Throughout history, regulation has tended to gain favor on the heels of free enterprise run amok. The monopolistic excesses of the Robber Barons led to antitrust laws. Not by accident did strict new accounting rules follow the unmasking of fraud at Enron and WorldCom. Now, the subprime fiasco and a still unfolding wave of home foreclosures are prompting many to call for new rules.

“We’re revisiting the question of market flows with a deservedly wary eye,” said Jared Bernstein, senior economist at the liberal Economic Policy Institute in Washington. “For decades, economists and political elites have argued that any time you regulate any aspect of the economy, you’re slipping the handcuffs on the invisible hand. That’s demonstrably wrong in lots of ways.”

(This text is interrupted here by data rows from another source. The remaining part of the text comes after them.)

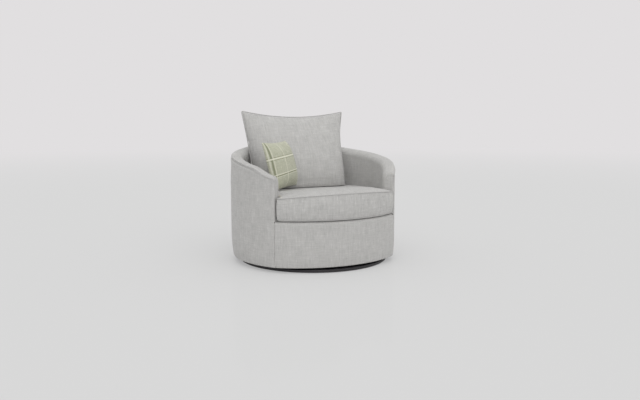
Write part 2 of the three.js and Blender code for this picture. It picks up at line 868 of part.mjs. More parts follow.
function outerCover() {
  return wallPiece(wallSections(0), (section) => {
    const top = weltHeight(section) - weltRadius - fitGap;
    const sheet = (depth) => [...hemLine(section.draw, depth), [depth, top]];
    return [...sheet(0), ...sheet(coverThickness).reverse()].map(([inset, z]) => [section.outer(inset), z]);
  });
}

function insideCover() {
  const start = barrelRadius - coverThickness - fitGap;
  return insideSheet(0, coverThickness, start, seatFloor, (place) => place.top);
}

function borderLine(inset) {
  const bend = (borderLip - inset) * Math.SQRT1_2;
  return [
    [inset, borderHeight - borderLip],
    [borderLip - bend, borderHeight - borderLip + bend],
    [borderLip, borderHeight - inset],
  ];
}

function borderCover() {
  return frontPiece([
    ...hemLine(frontDraw, 0),
    ...borderLine(0),
    [borderFlange, borderHeight],
    [borderFlange, borderHeight - coverThickness],
    ...borderLine(coverThickness).reverse(),
    ...hemLine(frontDraw, coverThickness).reverse(),
  ]);
}

function borderFoam() {
  const head = seatRailTop + 2 * fitGap;
  const drawn = hemLine(frontDraw, borderFoamFace).slice(1);
  return frontPiece([
    [borderFoamFace + frontDraw, boardBottom],
    ...drawn,
    ...borderLine(borderFoamFace),
    [frontPanelBack, borderHeight - borderFoamFace],
    [frontPanelBack, head],
    [frontPanelFace, head],
    [borderFoamBack, head],
    [borderFoamBack, (head + hemHeight + drawHeight) / 2],
    ...drawn.map(([, z]) => [borderFoamBack, z]).reverse(),
    [borderFoamBack, boardBottom],
  ]);
}

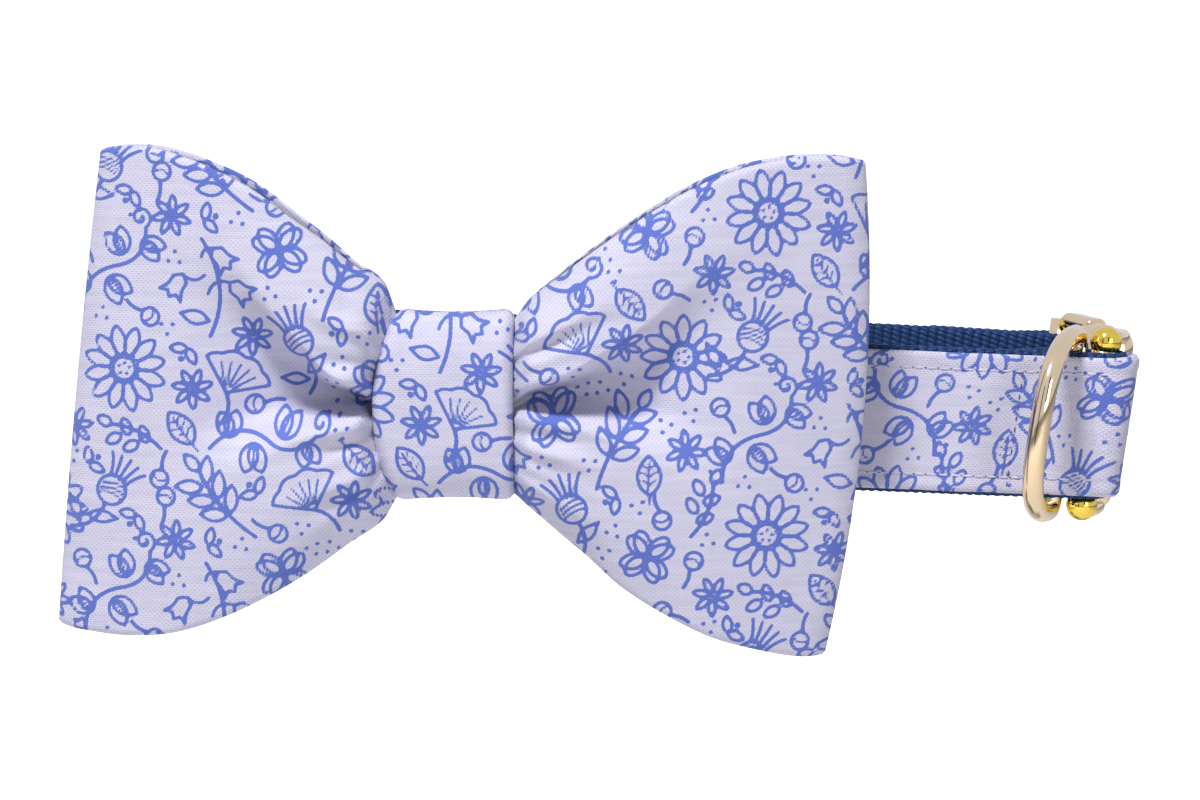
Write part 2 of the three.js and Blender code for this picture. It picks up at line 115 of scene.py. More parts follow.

But if markets can inflict pain, the harm from trying to tame them is often worse, argue those who would let the invisible hand carry on. The new regulatory tilt threatens to tie up innovation in a straitjacket of bureaucratic nannying while slowing the global economy, they say.

“Every regulation reduces people’s freedom,” said David R. Henderson, a libertarian economist at Stanford University’s Hoover Institution. “The more regulation we get, the worse we do.”

Mr. Henderson is critical of the Bush administration’s effort to freeze mortgage rates, and the new rules proposed by the Fed intended to curb nefarious lending. They undermine the sanctity of contracts, he said, while making mortgages harder to gain for everyone.

“The way they justify it is that you’ve got to protect the stupid people who can’t read a contract,” Mr. Henderson said. “But they’re treating everyone as stupid.”

But in Washington, and under the roofs of many homes now worth less than a year ago, there appears to be a shift in the nation’s often-ambivalent attitude about regulation.

Back in the boom, banks made loans to homeowners who did not have to prove their ability to pay, then quickly sold the loans to other companies. By the time it emerged that a lot of homeowners could not pay, these loans had been pooled with other loans and chopped into strange new paper assets that were sold to unsuspecting buyers around the globe. The subsequent reckoning has forced major banks to write off vast sums of money.